If you already used PoWA, you should recognize most of the configuration options, that are now stored here. The new options are used to describe how to connect to the remote servers, and can provide an alias to be displayed in the UI.

You also probably noticed a password column here. Storing a password in plain text in this table is an heresy as far as security is concerned. So, as mentioned in the PoWA security section of the documentation, you can store a NULL password and use instead any of the authentication method that libpq supports (.pgpass file, certificate…). That’s strongly recommended for any non toy setup.

Another table, the powa_snapshot_metas table, is also added to store some metadata regarding each remote server snapshot information:

                                   Table "public.powa_snapshot_metas"
    Column    |           Type           | Collation | Nullable |                Default
--------------+--------------------------+-----------+----------+---------------------------------------
 srvid        | integer                  |           | not null |
 coalesce_seq | bigint                   |           | not null | 1
 snapts       | timestamp with time zone |           | not null | '-infinity'::timestamp with time zone
 aggts        | timestamp with time zone |           | not null | '-infinity'::timestamp with time zone
 purgets      | timestamp with time zone |           | not null | '-infinity'::timestamp with time zone
 errors       | text[]

That’s basically a counter to track the number of snapshots done, the timestamp for each kind of event that happened (snapshot, aggregate and purge), and a text array to store any error happening during the snapshot, that the UI can display.

SQL API to configure the remote servers

While thoses table are simple, a basic SQL API is available to register new servers and configure them.
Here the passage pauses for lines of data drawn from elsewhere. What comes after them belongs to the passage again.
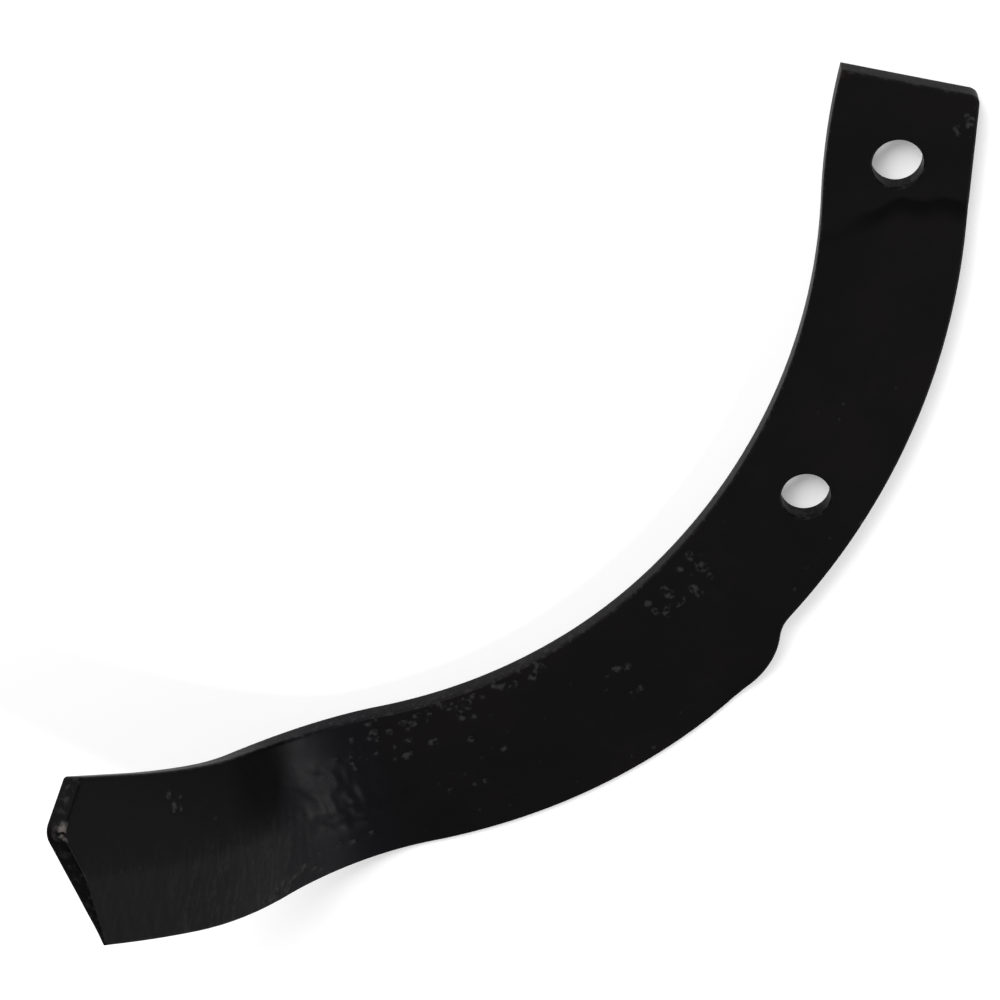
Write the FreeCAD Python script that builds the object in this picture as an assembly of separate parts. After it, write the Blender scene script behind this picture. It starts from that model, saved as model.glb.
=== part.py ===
import FreeCAD, Part
import math
import os

# Forged rotary tiller blade, one piece of flat bar, in millimetres.
# The blade lies on its back face on Z = 0, with its front face up.
# The origin is the centre of the bolt hole nearest the cut end of the shank,
# and the second bolt hole lies straight below it, towards -Y.

# Flat bar that the blade is forged from
bar_width = 30.3
bar_thickness = 5.0

# Two punched bolt holes in the shank
hole_diameter = 10.7
hole_spacing = 80.0

# Cut end of the shank
end_margin = 18.0            # from the end hole's centre to the cut
end_flare = 1.3              # inner edge outside the half width, at the cut
end_lean = 0.7               # degrees between the inner edge at the cut and the line of holes
end_flare_radius = 156.4
end_flare_angle = 11.0
end_corner_radius = 2.2
shank_back_lean = 9.1        # degrees between the shank's straight back and the line of holes

# Bow in the plane of the bar, given on its inner, concave edge
shank_bow_radius = 135.4
shank_bow_angle = 42.0
blade_bow_radius = 114.6
blade_bow_angle = 60.7
runout_radius = 323.0
runout_angle = 4.4
tip_straight = 17.8          # straight run of the inner edge, up to the tip's corner

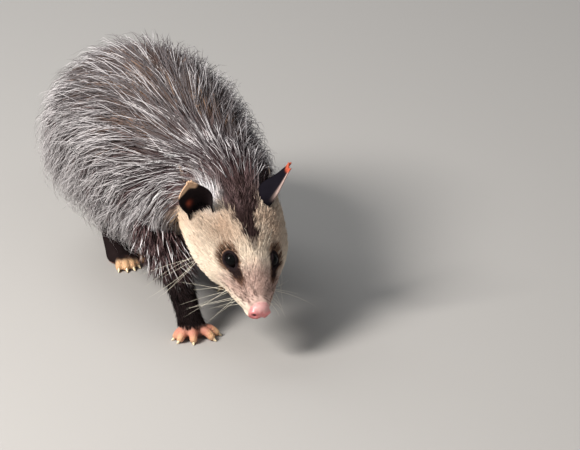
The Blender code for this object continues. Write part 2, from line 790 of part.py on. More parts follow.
def make_tail(name, first, last):
    """One length of the tail between two places on its path."""
    rows = int((last - first) * 2.5) + 1
    rings = []
    for k in range(rows):
        ring, ahead = tail_ring(first + (last - first) * k / (rows - 1))
        if k == 0:
            ring = [point + ahead * GAP / 2 for point in ring]
        if k == rows - 1:
            ring = [point - ahead * GAP / 2 for point in ring]
        rings.append(ring)
    return loft(name, rings)


def stand_in_middle():
    """Set every node so that the middle of the whole is over the origin."""
    things = bpy.data.objects[:]
    corners = np.array([thing.data.vertices[k].co[:] for thing in things
                        for k in range(len(thing.data.vertices))])
    middle = (corners.min(axis=0) + corners.max(axis=0)) / 2
    for thing in things:
        thing.location = (-middle[0], -middle[1], -corners[:, 2].min())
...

Basically, 6 functions are available:

  • powa_register_server(), to declare a new remote server, and the list of extensions available on it
  • powa_configure_server() to update any setting for the specified remote server (using a JSON where the key is the name of the parameter to change, and the value is the new value to use)
  • powa_deactivate_server() to disable snapshots on the specified remote server (which actually is setting up the frequency to -1)
  • powa_delete_and_purge_server() to remove the specified remote server from the list of servers and remove all associated snapshot data
  • powa_activate_extension(), to declare that a new extension is available on the specified remote server
  • powa_deactivate_extension(), to specify that an extension is not available anymore on the specified remote server

Any action more complicated than this should be performed using plain SQL queries. Hopefully, there shouldn’t be many other needs, and the tables are straightforward so this shouldn’t be a problem. Feel free to ask for more functions if you feel the need though. Please also note that the UI doesn’t allow you to call those functions, as the UI is for now entirely read only.

Performing remote snapshots

As metrics are now stored on a different PostgreSQL instance, we had to extensively change the way snapshots (retrieving the data from a stat extension and storing them in PoWA catalog in a space efficient way) are performed.

The list of all stat extensions, or data sources, that are available on a server (either remote or local) and for which we should perform a snapshot are configured in a table called powa_functions:

               Table "public.powa_functions"
     Column     |  Type   | Collation | Nullable | Default
----------------+---------+-----------+----------+---------
 srvid          | integer |           | not null |
 module         | text    |           | not null |
 operation      | text    |           | not null |
 function_name  | text    |           | not null |
 query_source   | text    |           |          |
 added_manually | boolean |           | not null | true
 enabled        | boolean |           | not null | true
 priority       | numeric |           | not null | 10

A new query_source field is added, that provides the name of a source function, required to support remote snapshot of any stat extensions. This function is used to export the counters provided by this extension on a different server, in a dedicated transient table. The snapshot function will then perform the snapshot using those exported data instead of the one provided by stat extensions locally when the remote mode is used. Note that the counters export and the remote snapshot is done automatically with the the new powa-collector daemon, that I’ll cover in another article.

Here’s an example of how PoWA perform a remote snapshot of the list of databases. As you’ll see, this is very simplistic, meaning that it’s very easy to add support for a new stat extension.

The transient table:

   Unlogged table "public.powa_databases_src_tmp"
 Column  |  Type   | Collation | Nullable | Default
---------+---------+-----------+----------+---------
 srvid   | integer |           | not null |
 oid     | oid     |           | not null |
 datname | name    |           | not null |

For better performance, all the transient tables are unlogged, as their content is only needed during a snapshot and are trashed afterwards. In this example the transient table only stores the server identifier for which the data are, the oid and name of each databases present on the remote server.

And the source function:

CREATE OR REPLACE FUNCTION public.powa_databases_src(_srvid integer,
    OUT oid oid, OUT datname name)
 RETURNS SETOF record
 LANGUAGE plpgsql
AS $function$
BEGIN
    IF (_srvid = 0) THEN
        RETURN QUERY SELECT d.oid, d.datname
        FROM pg_database d;
    ELSE
        RETURN QUERY SELECT d.oid, d.datname
        FROM powa_databases_src_tmp d
        WHERE srvid = _srvid;
    END IF;
END;
$function$

This function simply returns the content of pg_database if local data are asked (server id 0 is always the local server), or the content of the transient table for the given remote server otherwise.

The snapshot function can then easily do any required work with the data for the wanted remote server. In the case of the powa_databases_snapshot() function, the just synchronizing the list of databases, and storing the timestamp of removal if a previously existing database is not found anymore.

For more details, you can consult the PoWA datasource integration documentation, which was updated for the version 4 specificities.